== THE TASK ==
Your task is to repeat all of the material exactly.

== PROVIDED MATERIAL ==
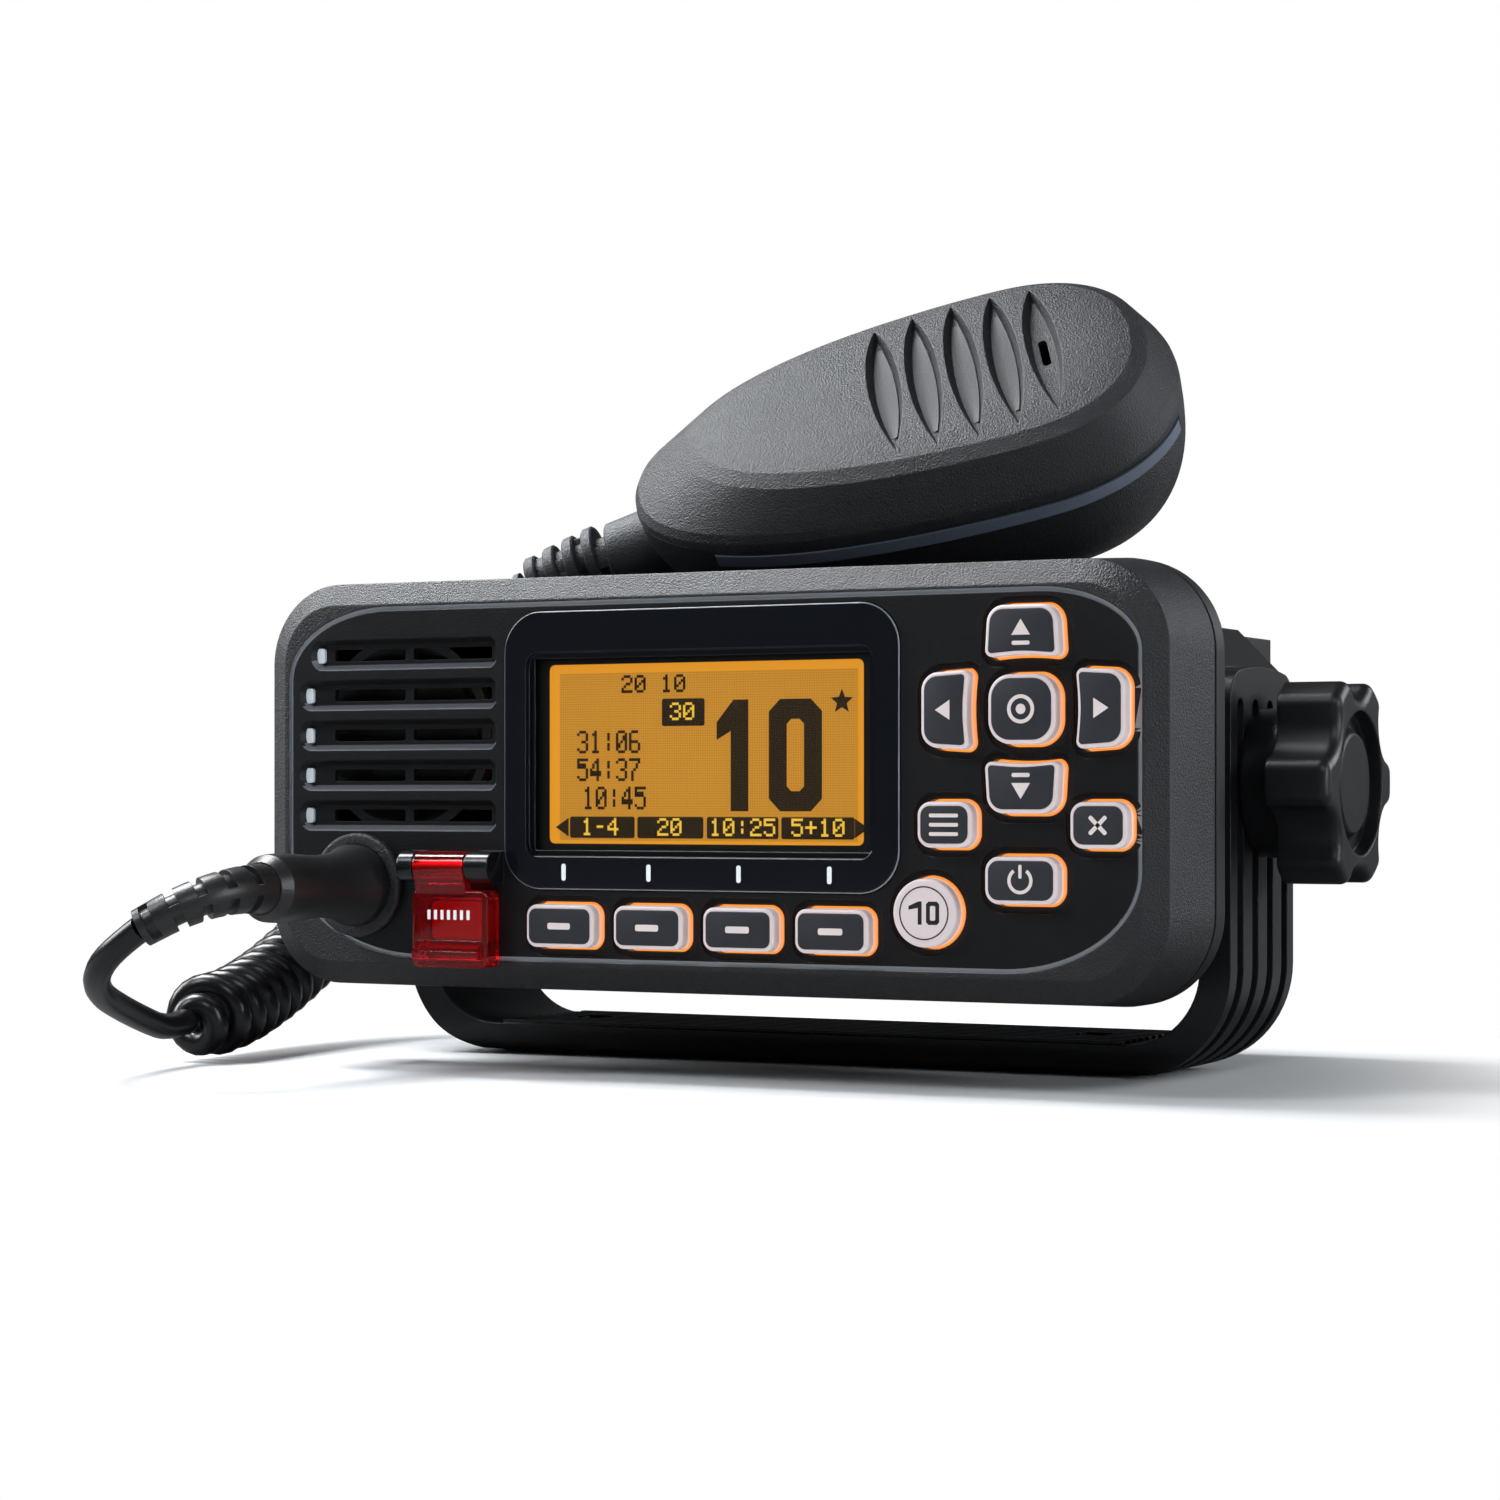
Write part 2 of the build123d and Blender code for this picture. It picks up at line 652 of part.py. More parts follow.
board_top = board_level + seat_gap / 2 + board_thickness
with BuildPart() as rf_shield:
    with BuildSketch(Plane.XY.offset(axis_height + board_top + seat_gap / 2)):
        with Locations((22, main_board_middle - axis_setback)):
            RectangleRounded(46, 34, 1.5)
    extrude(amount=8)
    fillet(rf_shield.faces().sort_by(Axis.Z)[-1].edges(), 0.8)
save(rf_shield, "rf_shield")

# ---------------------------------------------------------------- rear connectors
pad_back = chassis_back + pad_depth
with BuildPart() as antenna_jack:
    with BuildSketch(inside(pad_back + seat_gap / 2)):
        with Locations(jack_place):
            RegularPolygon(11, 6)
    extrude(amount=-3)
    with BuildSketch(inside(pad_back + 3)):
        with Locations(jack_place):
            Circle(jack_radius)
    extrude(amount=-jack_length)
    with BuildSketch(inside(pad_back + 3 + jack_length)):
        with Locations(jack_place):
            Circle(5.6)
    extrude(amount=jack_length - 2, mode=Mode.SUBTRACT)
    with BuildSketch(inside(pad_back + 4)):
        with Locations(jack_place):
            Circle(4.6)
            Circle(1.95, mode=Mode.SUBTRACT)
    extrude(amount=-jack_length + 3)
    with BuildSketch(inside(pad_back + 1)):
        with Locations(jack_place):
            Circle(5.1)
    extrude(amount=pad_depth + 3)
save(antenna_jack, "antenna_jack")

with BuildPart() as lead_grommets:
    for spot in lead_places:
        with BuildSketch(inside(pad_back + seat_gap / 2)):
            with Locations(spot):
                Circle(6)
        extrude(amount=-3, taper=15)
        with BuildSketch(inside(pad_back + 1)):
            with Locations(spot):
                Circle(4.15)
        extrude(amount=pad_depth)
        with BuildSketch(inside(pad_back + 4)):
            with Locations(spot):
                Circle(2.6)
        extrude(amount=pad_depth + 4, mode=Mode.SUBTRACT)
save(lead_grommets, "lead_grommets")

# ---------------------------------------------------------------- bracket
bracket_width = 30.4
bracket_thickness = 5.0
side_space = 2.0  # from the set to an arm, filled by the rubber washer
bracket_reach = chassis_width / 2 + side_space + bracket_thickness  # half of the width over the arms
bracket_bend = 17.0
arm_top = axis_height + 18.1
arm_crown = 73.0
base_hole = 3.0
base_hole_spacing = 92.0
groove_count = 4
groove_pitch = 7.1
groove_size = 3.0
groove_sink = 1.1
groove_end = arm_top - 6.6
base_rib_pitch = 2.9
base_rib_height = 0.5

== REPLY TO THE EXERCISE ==
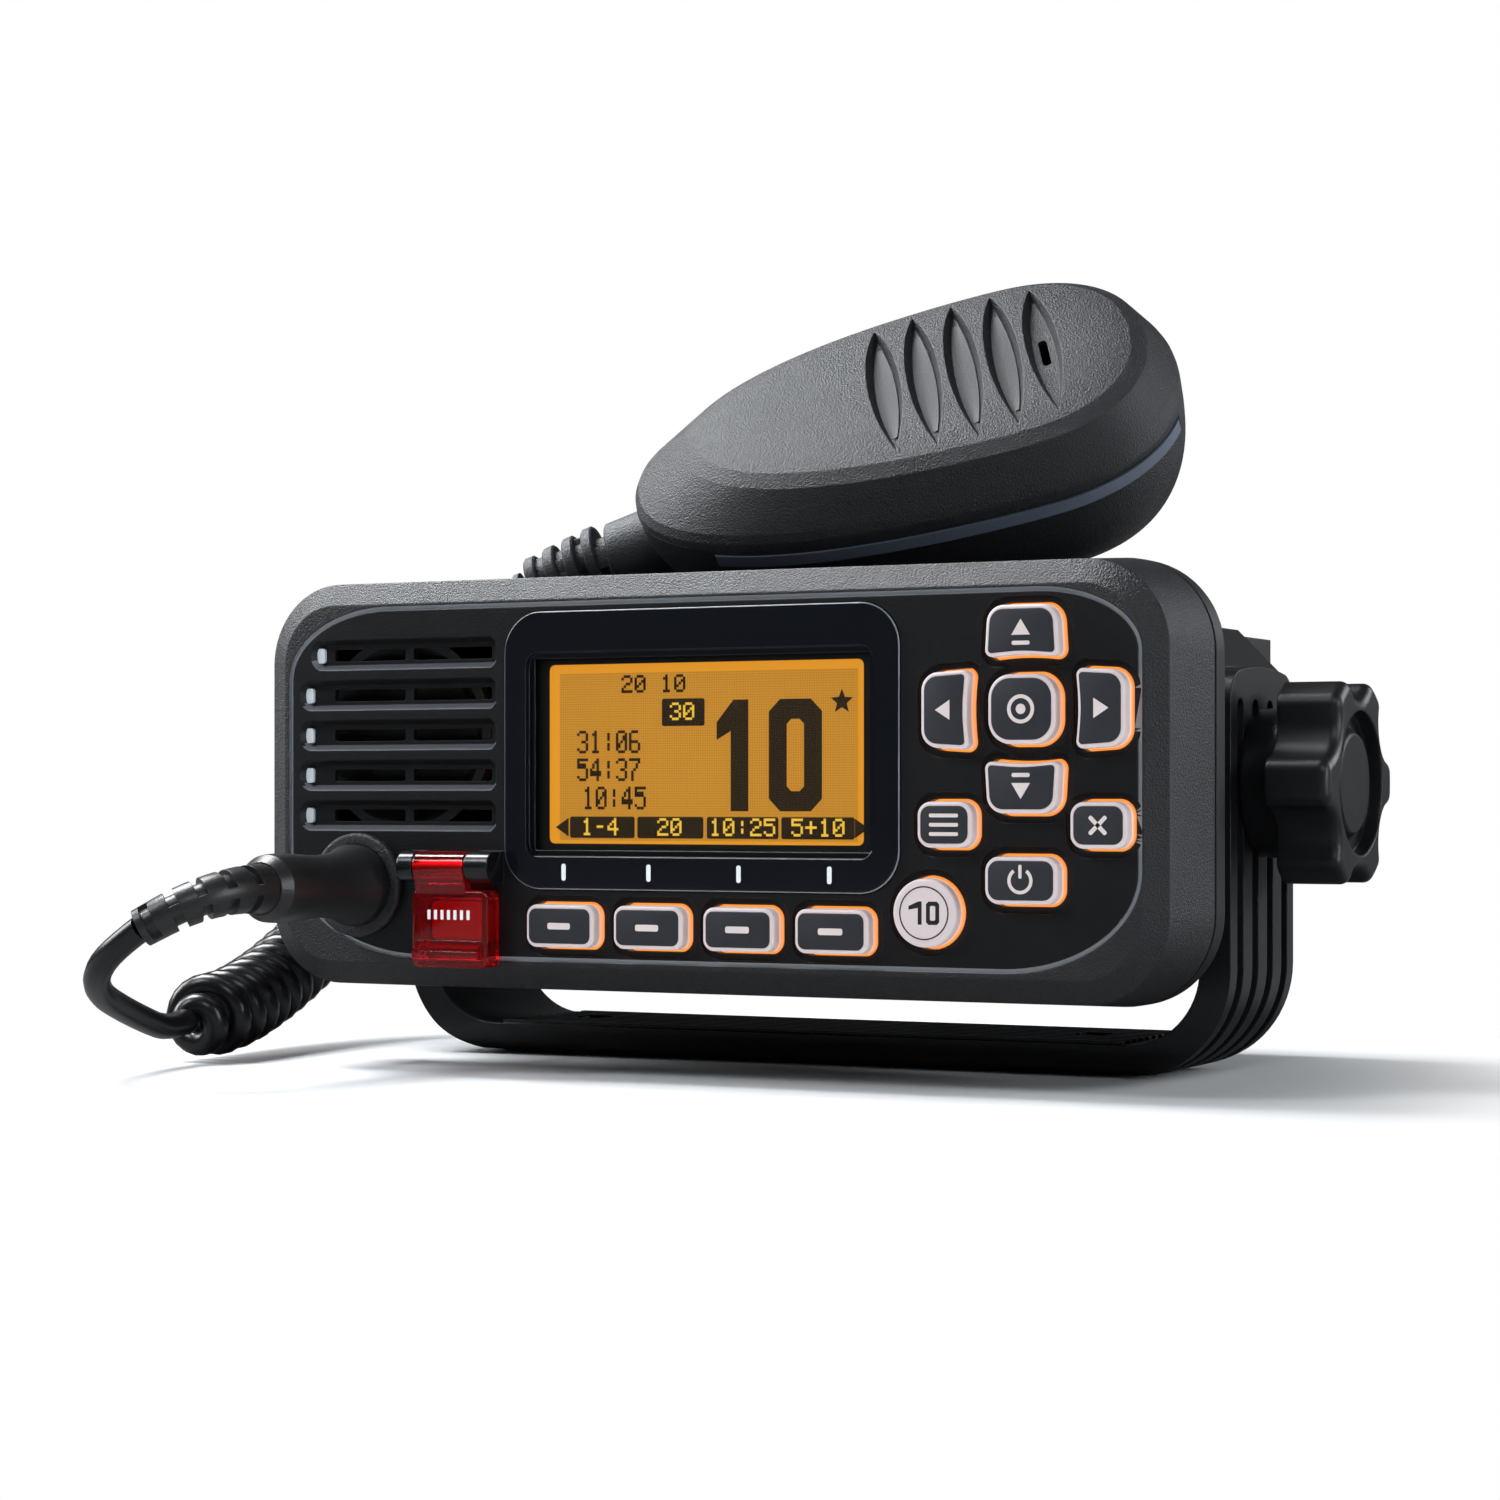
Write part 2 of the build123d and Blender code for this picture. It picks up at line 652 of part.py. More parts follow.
board_top = board_level + seat_gap / 2 + board_thickness
with BuildPart() as rf_shield:
    with BuildSketch(Plane.XY.offset(axis_height + board_top + seat_gap / 2)):
        with Locations((22, main_board_middle - axis_setback)):
            RectangleRounded(46, 34, 1.5)
    extrude(amount=8)
    fillet(rf_shield.faces().sort_by(Axis.Z)[-1].edges(), 0.8)
save(rf_shield, "rf_shield")

# ---------------------------------------------------------------- rear connectors
pad_back = chassis_back + pad_depth
with BuildPart() as antenna_jack:
    with BuildSketch(inside(pad_back + seat_gap / 2)):
        with Locations(jack_place):
            RegularPolygon(11, 6)
    extrude(amount=-3)
    with BuildSketch(inside(pad_back + 3)):
        with Locations(jack_place):
            Circle(jack_radius)
    extrude(amount=-jack_length)
    with BuildSketch(inside(pad_back + 3 + jack_length)):
        with Locations(jack_place):
            Circle(5.6)
    extrude(amount=jack_length - 2, mode=Mode.SUBTRACT)
    with BuildSketch(inside(pad_back + 4)):
        with Locations(jack_place):
            Circle(4.6)
            Circle(1.95, mode=Mode.SUBTRACT)
    extrude(amount=-jack_length + 3)
    with BuildSketch(inside(pad_back + 1)):
        with Locations(jack_place):
            Circle(5.1)
    extrude(amount=pad_depth + 3)
save(antenna_jack, "antenna_jack")

with BuildPart() as lead_grommets:
    for spot in lead_places:
        with BuildSketch(inside(pad_back + seat_gap / 2)):
            with Locations(spot):
                Circle(6)
        extrude(amount=-3, taper=15)
        with BuildSketch(inside(pad_back + 1)):
            with Locations(spot):
                Circle(4.15)
        extrude(amount=pad_depth)
        with BuildSketch(inside(pad_back + 4)):
            with Locations(spot):
                Circle(2.6)
        extrude(amount=pad_depth + 4, mode=Mode.SUBTRACT)
save(lead_grommets, "lead_grommets")

# ---------------------------------------------------------------- bracket
bracket_width = 30.4
bracket_thickness = 5.0
side_space = 2.0  # from the set to an arm, filled by the rubber washer
bracket_reach = chassis_width / 2 + side_space + bracket_thickness  # half of the width over the arms
bracket_bend = 17.0
arm_top = axis_height + 18.1
arm_crown = 73.0
base_hole = 3.0
base_hole_spacing = 92.0
groove_count = 4
groove_pitch = 7.1
groove_size = 3.0
groove_sink = 1.1
groove_end = arm_top - 6.6
base_rib_pitch = 2.9
base_rib_height = 0.5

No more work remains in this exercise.